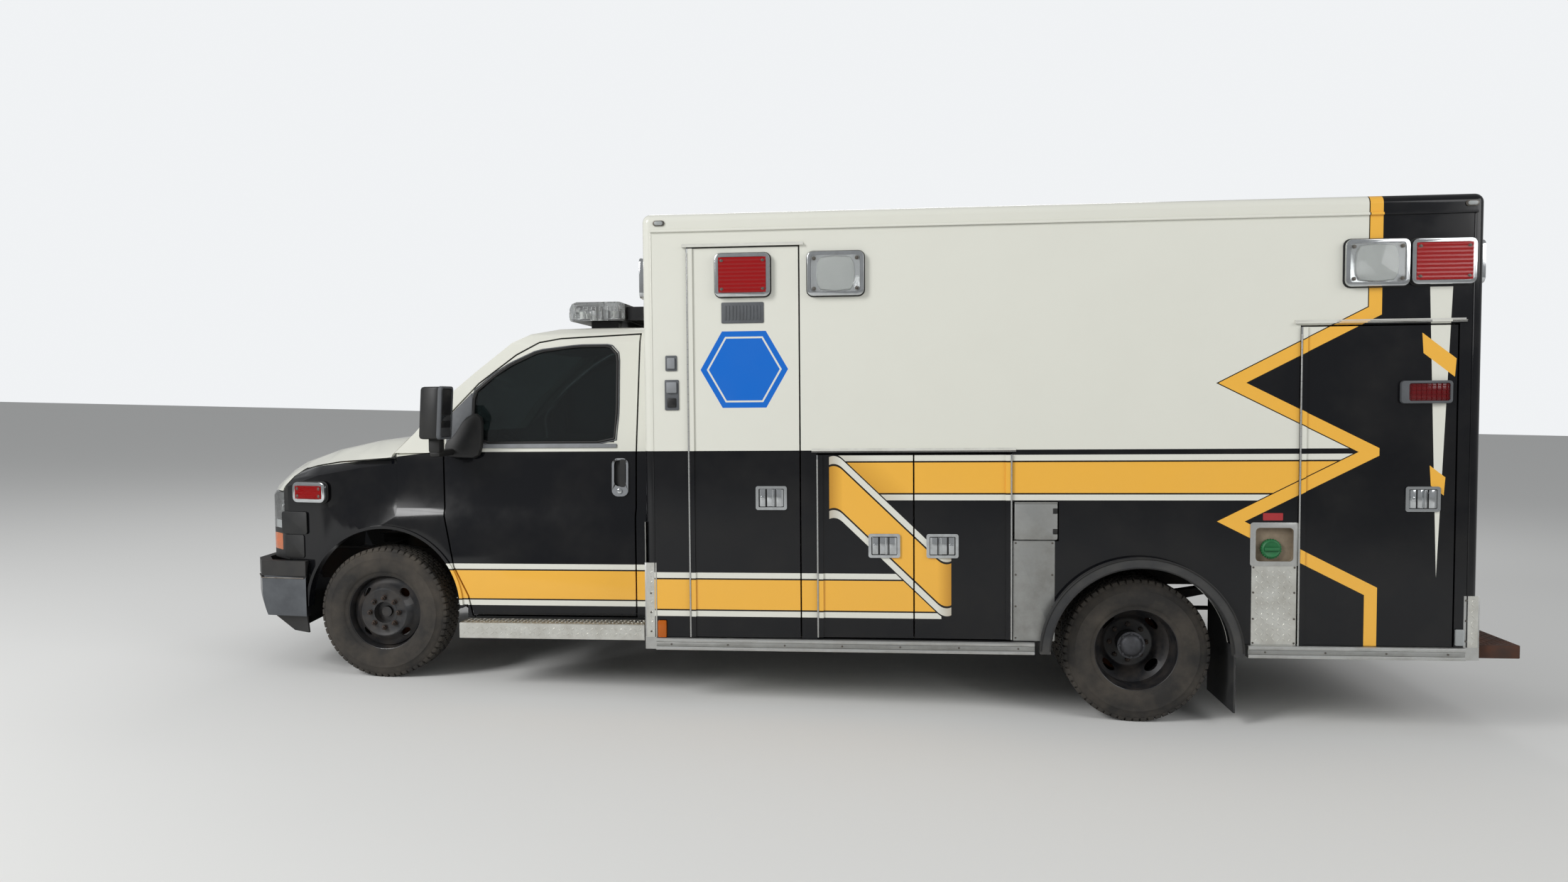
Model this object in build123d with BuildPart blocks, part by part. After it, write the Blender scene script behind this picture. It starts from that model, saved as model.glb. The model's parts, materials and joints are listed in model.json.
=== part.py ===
from build123d import *
from math import atan2, cos, degrees, pi, sin, tan
import os

os.makedirs("parts", exist_ok=True)

# A box-body ambulance on a cutaway van chassis, in millimetres, modelled in the body's own level frame:
# X runs rearwards from the front axle, Y to the right, Z up from the ground under the front axle.
# At the end every piece is turned into the parked stance, a little nose-down, on its tyres.

# Running gear
wheelbase = 4039
front_hub_z = 363
rear_hub_z = 247
tyre_radius = 363
tyre_width = 222
rim_radius = 206
rim_half_width = 84
rim_lip = 220
front_wheel_y = 874
rear_outer_y = 1056
rear_inner_y = 788
kingpin_y = 735
kingpin_radius = 18
boss_radius = 38
boss_height = 90
spindle_radius = 28
rear_spindle_radius = 44
steer_arm = 150
tie_rod_drop = 95
running_gap = 0.3
wheel_sides = 32
arch_lip = 16
arch_lip_stand = 10
bezel_radius = 28
bezel_width = 19
lens_groove = 4
hand_hole_radius = 23
hand_hole_circle = 163
knuckle_gap = 4

# Ladder frame
rail_y = 430
rail_flange = 76
rail_bottom = 470
rail_height = 185
rail_wall = 10
rail_front = -640
rail_rear = 5560
crossmember = 90
engine_front = -150
engine_rear = 640
engine_half_width = 255
engine_bottom = 480
engine_top = 1040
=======
▶ [Short task]:
Please set down all the data word for word.

▶ [Exercise answer]:
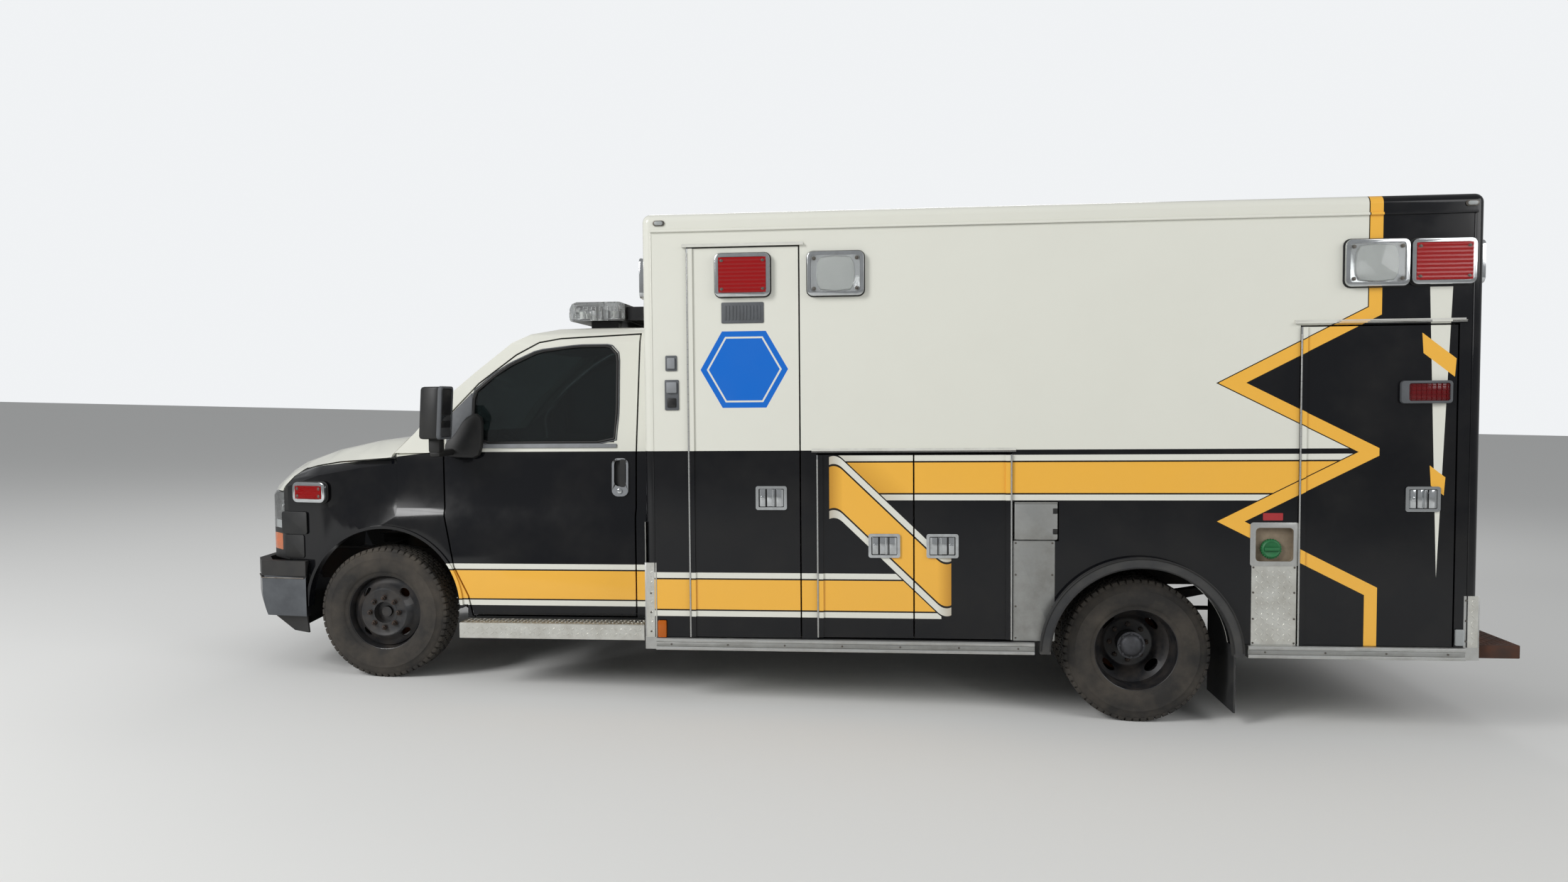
Model this object in build123d with BuildPart blocks, part by part. After it, write the Blender scene script behind this picture. It starts from that model, saved as model.glb. The model's parts, materials and joints are listed in model.json.
=== part.py ===
from build123d import *
from math import atan2, cos, degrees, pi, sin, tan
import os

os.makedirs("parts", exist_ok=True)

# A box-body ambulance on a cutaway van chassis, in millimetres, modelled in the body's own level frame:
# X runs rearwards from the front axle, Y to the right, Z up from the ground under the front axle.
# At the end every piece is turned into the parked stance, a little nose-down, on its tyres.

# Running gear
wheelbase = 4039
front_hub_z = 363
rear_hub_z = 247
tyre_radius = 363
tyre_width = 222
rim_radius = 206
rim_half_width = 84
rim_lip = 220
front_wheel_y = 874
rear_outer_y = 1056
rear_inner_y = 788
kingpin_y = 735
kingpin_radius = 18
boss_radius = 38
boss_height = 90
spindle_radius = 28
rear_spindle_radius = 44
steer_arm = 150
tie_rod_drop = 95
running_gap = 0.3
wheel_sides = 32
arch_lip = 16
arch_lip_stand = 10
bezel_radius = 28
bezel_width = 19
lens_groove = 4
hand_hole_radius = 23
hand_hole_circle = 163
knuckle_gap = 4

# Ladder frame
rail_y = 430
rail_flange = 76
rail_bottom = 470
rail_height = 185
rail_wall = 10
rail_front = -640
rail_rear = 5560
crossmember = 90
engine_front = -150
engine_rear = 640
engine_half_width = 255
engine_bottom = 480
engine_top = 1040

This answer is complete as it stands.